## TO DO:
Restate the records that follow word for word; no pictures should appear.

## RAW DATA:
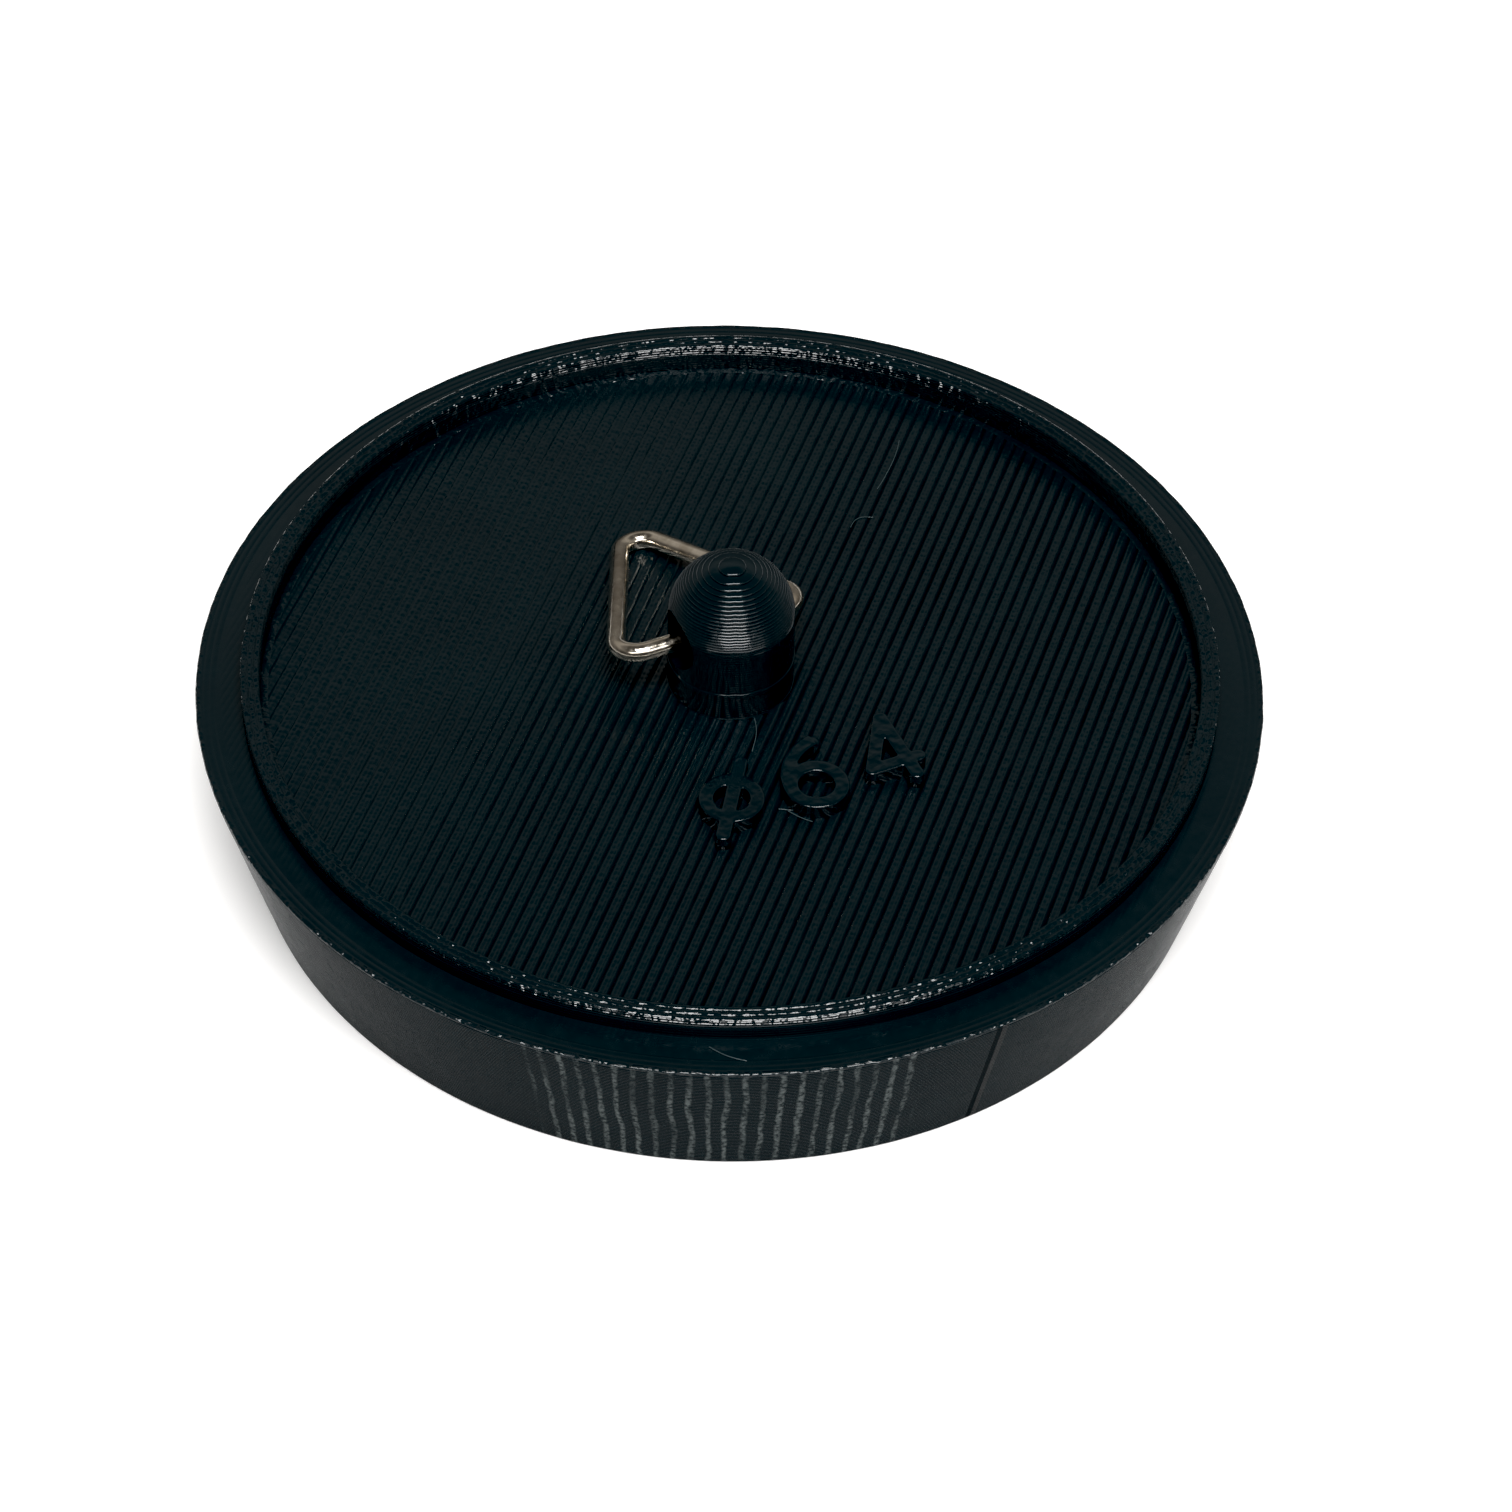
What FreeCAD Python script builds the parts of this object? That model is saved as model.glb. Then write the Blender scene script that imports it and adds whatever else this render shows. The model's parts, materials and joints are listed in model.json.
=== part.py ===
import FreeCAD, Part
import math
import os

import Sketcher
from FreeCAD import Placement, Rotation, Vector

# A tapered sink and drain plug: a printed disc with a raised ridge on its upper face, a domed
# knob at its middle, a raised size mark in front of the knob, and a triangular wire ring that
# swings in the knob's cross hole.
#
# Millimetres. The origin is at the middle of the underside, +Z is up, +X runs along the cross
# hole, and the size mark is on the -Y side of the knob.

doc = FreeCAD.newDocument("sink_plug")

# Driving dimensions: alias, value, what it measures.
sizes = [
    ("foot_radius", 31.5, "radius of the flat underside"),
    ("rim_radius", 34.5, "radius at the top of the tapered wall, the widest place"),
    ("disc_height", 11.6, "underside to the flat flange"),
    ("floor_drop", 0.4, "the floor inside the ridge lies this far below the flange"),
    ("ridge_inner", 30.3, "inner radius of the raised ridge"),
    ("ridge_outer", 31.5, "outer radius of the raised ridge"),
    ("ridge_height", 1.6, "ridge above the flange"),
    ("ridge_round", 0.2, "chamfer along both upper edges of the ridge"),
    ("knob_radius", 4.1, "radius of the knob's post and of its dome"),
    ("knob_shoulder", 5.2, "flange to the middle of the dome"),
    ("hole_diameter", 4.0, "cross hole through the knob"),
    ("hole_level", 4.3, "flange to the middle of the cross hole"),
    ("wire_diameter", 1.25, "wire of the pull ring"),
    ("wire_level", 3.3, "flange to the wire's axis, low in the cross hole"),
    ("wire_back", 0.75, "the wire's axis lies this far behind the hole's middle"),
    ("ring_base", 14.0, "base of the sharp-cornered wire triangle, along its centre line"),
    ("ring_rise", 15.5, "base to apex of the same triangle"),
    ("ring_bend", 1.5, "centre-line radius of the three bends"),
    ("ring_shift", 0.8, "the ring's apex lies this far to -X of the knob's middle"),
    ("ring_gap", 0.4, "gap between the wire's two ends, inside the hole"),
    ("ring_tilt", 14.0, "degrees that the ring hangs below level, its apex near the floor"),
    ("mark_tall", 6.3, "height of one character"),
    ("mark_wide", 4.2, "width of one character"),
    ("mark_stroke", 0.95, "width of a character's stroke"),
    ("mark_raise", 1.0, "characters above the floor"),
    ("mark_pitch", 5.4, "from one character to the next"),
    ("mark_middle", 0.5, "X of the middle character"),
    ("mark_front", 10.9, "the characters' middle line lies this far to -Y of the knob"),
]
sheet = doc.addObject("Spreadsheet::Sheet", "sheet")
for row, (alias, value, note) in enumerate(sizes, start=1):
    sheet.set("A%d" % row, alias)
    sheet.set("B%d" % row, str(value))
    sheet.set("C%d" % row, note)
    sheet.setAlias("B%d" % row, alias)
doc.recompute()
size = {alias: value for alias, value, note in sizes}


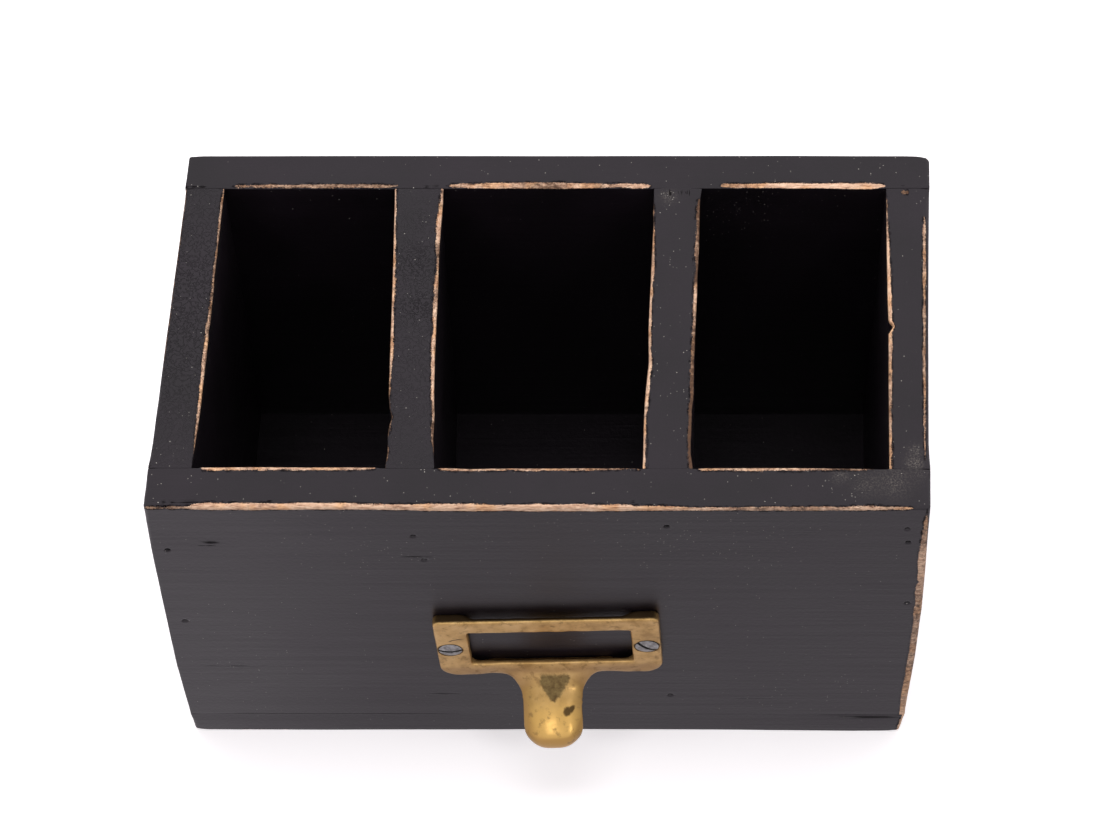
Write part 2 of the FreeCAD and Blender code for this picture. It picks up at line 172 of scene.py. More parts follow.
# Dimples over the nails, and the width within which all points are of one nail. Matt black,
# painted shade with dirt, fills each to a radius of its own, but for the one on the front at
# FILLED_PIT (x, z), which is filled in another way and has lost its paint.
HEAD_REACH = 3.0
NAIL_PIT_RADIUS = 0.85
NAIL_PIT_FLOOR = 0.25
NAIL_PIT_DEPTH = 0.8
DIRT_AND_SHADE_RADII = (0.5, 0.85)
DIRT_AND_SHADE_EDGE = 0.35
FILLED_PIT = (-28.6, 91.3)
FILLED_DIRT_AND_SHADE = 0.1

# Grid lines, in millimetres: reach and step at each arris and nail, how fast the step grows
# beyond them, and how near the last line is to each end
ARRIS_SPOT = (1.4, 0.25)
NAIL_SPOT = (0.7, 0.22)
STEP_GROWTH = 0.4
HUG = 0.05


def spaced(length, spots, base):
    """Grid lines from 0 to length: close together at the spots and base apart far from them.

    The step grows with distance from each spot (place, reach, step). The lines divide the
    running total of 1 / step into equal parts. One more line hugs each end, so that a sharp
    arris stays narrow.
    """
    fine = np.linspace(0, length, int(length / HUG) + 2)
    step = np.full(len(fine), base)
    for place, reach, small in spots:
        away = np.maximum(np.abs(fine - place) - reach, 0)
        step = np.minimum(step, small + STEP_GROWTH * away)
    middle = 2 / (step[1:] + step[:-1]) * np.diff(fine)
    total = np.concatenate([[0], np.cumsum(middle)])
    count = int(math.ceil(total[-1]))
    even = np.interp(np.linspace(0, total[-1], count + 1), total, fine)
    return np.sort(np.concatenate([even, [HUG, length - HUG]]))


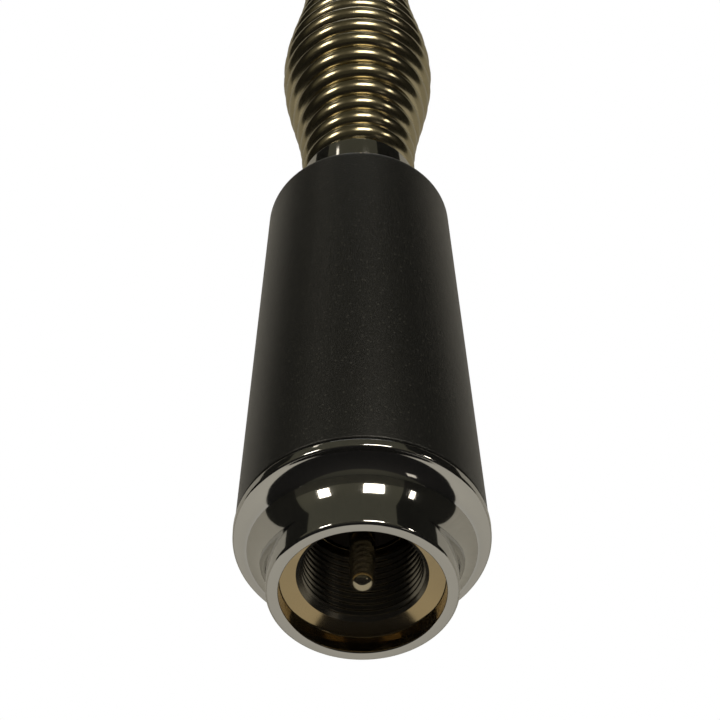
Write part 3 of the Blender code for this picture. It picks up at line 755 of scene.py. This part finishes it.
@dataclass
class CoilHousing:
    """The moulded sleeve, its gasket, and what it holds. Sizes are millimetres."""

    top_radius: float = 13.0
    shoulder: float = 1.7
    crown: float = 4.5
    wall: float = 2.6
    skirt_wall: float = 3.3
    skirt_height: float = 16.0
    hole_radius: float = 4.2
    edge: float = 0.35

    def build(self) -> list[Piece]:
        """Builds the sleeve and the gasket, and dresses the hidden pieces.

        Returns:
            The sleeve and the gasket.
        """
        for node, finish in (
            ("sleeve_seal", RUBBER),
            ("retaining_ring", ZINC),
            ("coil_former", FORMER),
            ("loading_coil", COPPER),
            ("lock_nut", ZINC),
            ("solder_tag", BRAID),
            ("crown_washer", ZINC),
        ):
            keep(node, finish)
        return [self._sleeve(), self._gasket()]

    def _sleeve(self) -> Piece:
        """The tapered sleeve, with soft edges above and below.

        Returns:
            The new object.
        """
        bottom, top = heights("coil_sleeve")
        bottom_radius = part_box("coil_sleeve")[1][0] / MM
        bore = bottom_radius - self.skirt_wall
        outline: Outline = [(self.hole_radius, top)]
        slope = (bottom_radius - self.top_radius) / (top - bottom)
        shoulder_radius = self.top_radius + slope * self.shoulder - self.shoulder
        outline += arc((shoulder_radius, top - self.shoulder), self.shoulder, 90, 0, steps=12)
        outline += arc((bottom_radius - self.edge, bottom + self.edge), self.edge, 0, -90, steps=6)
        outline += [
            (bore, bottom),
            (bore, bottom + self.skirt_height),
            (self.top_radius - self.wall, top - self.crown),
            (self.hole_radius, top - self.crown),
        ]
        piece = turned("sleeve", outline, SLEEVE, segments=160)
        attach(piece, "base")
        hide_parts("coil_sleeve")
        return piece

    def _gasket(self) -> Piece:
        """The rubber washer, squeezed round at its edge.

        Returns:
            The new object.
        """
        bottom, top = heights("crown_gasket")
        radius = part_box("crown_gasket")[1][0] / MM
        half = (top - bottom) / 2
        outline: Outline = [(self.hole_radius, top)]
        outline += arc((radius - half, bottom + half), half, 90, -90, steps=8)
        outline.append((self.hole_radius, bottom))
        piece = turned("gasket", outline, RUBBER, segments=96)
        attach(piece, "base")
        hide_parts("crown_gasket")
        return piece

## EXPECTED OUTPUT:
What FreeCAD Python script builds the parts of this object? That model is saved as model.glb. Then write the Blender scene script that imports it and adds whatever else this render shows. The model's parts, materials and joints are listed in model.json.
=== part.py ===
import FreeCAD, Part
import math
import os

import Sketcher
from FreeCAD import Placement, Rotation, Vector

# A tapered sink and drain plug: a printed disc with a raised ridge on its upper face, a domed
# knob at its middle, a raised size mark in front of the knob, and a triangular wire ring that
# swings in the knob's cross hole.
#
# Millimetres. The origin is at the middle of the underside, +Z is up, +X runs along the cross
# hole, and the size mark is on the -Y side of the knob.

doc = FreeCAD.newDocument("sink_plug")

# Driving dimensions: alias, value, what it measures.
sizes = [
    ("foot_radius", 31.5, "radius of the flat underside"),
    ("rim_radius", 34.5, "radius at the top of the tapered wall, the widest place"),
    ("disc_height", 11.6, "underside to the flat flange"),
    ("floor_drop", 0.4, "the floor inside the ridge lies this far below the flange"),
    ("ridge_inner", 30.3, "inner radius of the raised ridge"),
    ("ridge_outer", 31.5, "outer radius of the raised ridge"),
    ("ridge_height", 1.6, "ridge above the flange"),
    ("ridge_round", 0.2, "chamfer along both upper edges of the ridge"),
    ("knob_radius", 4.1, "radius of the knob's post and of its dome"),
    ("knob_shoulder", 5.2, "flange to the middle of the dome"),
    ("hole_diameter", 4.0, "cross hole through the knob"),
    ("hole_level", 4.3, "flange to the middle of the cross hole"),
    ("wire_diameter", 1.25, "wire of the pull ring"),
    ("wire_level", 3.3, "flange to the wire's axis, low in the cross hole"),
    ("wire_back", 0.75, "the wire's axis lies this far behind the hole's middle"),
    ("ring_base", 14.0, "base of the sharp-cornered wire triangle, along its centre line"),
    ("ring_rise", 15.5, "base to apex of the same triangle"),
    ("ring_bend", 1.5, "centre-line radius of the three bends"),
    ("ring_shift", 0.8, "the ring's apex lies this far to -X of the knob's middle"),
    ("ring_gap", 0.4, "gap between the wire's two ends, inside the hole"),
    ("ring_tilt", 14.0, "degrees that the ring hangs below level, its apex near the floor"),
    ("mark_tall", 6.3, "height of one character"),
    ("mark_wide", 4.2, "width of one character"),
    ("mark_stroke", 0.95, "width of a character's stroke"),
    ("mark_raise", 1.0, "characters above the floor"),
    ("mark_pitch", 5.4, "from one character to the next"),
    ("mark_middle", 0.5, "X of the middle character"),
    ("mark_front", 10.9, "the characters' middle line lies this far to -Y of the knob"),
]
sheet = doc.addObject("Spreadsheet::Sheet", "sheet")
for row, (alias, value, note) in enumerate(sizes, start=1):
    sheet.set("A%d" % row, alias)
    sheet.set("B%d" % row, str(value))
    sheet.set("C%d" % row, note)
    sheet.setAlias("B%d" % row, alias)
doc.recompute()
size = {alias: value for alias, value, note in sizes}


Write part 2 of the FreeCAD and Blender code for this picture. It picks up at line 172 of scene.py. More parts follow.
# Dimples over the nails, and the width within which all points are of one nail. Matt black,
# painted shade with dirt, fills each to a radius of its own, but for the one on the front at
# FILLED_PIT (x, z), which is filled in another way and has lost its paint.
HEAD_REACH = 3.0
NAIL_PIT_RADIUS = 0.85
NAIL_PIT_FLOOR = 0.25
NAIL_PIT_DEPTH = 0.8
DIRT_AND_SHADE_RADII = (0.5, 0.85)
DIRT_AND_SHADE_EDGE = 0.35
FILLED_PIT = (-28.6, 91.3)
FILLED_DIRT_AND_SHADE = 0.1

# Grid lines, in millimetres: reach and step at each arris and nail, how fast the step grows
# beyond them, and how near the last line is to each end
ARRIS_SPOT = (1.4, 0.25)
NAIL_SPOT = (0.7, 0.22)
STEP_GROWTH = 0.4
HUG = 0.05


def spaced(length, spots, base):
    """Grid lines from 0 to length: close together at the spots and base apart far from them.

    The step grows with distance from each spot (place, reach, step). The lines divide the
    running total of 1 / step into equal parts. One more line hugs each end, so that a sharp
    arris stays narrow.
    """
    fine = np.linspace(0, length, int(length / HUG) + 2)
    step = np.full(len(fine), base)
    for place, reach, small in spots:
        away = np.maximum(np.abs(fine - place) - reach, 0)
        step = np.minimum(step, small + STEP_GROWTH * away)
    middle = 2 / (step[1:] + step[:-1]) * np.diff(fine)
    total = np.concatenate([[0], np.cumsum(middle)])
    count = int(math.ceil(total[-1]))
    even = np.interp(np.linspace(0, total[-1], count + 1), total, fine)
    return np.sort(np.concatenate([even, [HUG, length - HUG]]))


Write part 3 of the Blender code for this picture. It picks up at line 755 of scene.py. This part finishes it.
@dataclass
class CoilHousing:
    """The moulded sleeve, its gasket, and what it holds. Sizes are millimetres."""

    top_radius: float = 13.0
    shoulder: float = 1.7
    crown: float = 4.5
    wall: float = 2.6
    skirt_wall: float = 3.3
    skirt_height: float = 16.0
    hole_radius: float = 4.2
    edge: float = 0.35

    def build(self) -> list[Piece]:
        """Builds the sleeve and the gasket, and dresses the hidden pieces.

        Returns:
            The sleeve and the gasket.
        """
        for node, finish in (
            ("sleeve_seal", RUBBER),
            ("retaining_ring", ZINC),
            ("coil_former", FORMER),
            ("loading_coil", COPPER),
            ("lock_nut", ZINC),
            ("solder_tag", BRAID),
            ("crown_washer", ZINC),
        ):
            keep(node, finish)
        return [self._sleeve(), self._gasket()]

    def _sleeve(self) -> Piece:
        """The tapered sleeve, with soft edges above and below.

        Returns:
            The new object.
        """
        bottom, top = heights("coil_sleeve")
        bottom_radius = part_box("coil_sleeve")[1][0] / MM
        bore = bottom_radius - self.skirt_wall
        outline: Outline = [(self.hole_radius, top)]
        slope = (bottom_radius - self.top_radius) / (top - bottom)
        shoulder_radius = self.top_radius + slope * self.shoulder - self.shoulder
        outline += arc((shoulder_radius, top - self.shoulder), self.shoulder, 90, 0, steps=12)
        outline += arc((bottom_radius - self.edge, bottom + self.edge), self.edge, 0, -90, steps=6)
        outline += [
            (bore, bottom),
            (bore, bottom + self.skirt_height),
            (self.top_radius - self.wall, top - self.crown),
            (self.hole_radius, top - self.crown),
        ]
        piece = turned("sleeve", outline, SLEEVE, segments=160)
        attach(piece, "base")
        hide_parts("coil_sleeve")
        return piece

    def _gasket(self) -> Piece:
        """The rubber washer, squeezed round at its edge.

        Returns:
            The new object.
        """
        bottom, top = heights("crown_gasket")
        radius = part_box("crown_gasket")[1][0] / MM
        half = (top - bottom) / 2
        outline: Outline = [(self.hole_radius, top)]
        outline += arc((radius - half, bottom + half), half, 90, -90, steps=8)
        outline.append((self.hole_radius, bottom))
        piece = turned("gasket", outline, RUBBER, segments=96)
        attach(piece, "base")
        hide_parts("crown_gasket")
        return piece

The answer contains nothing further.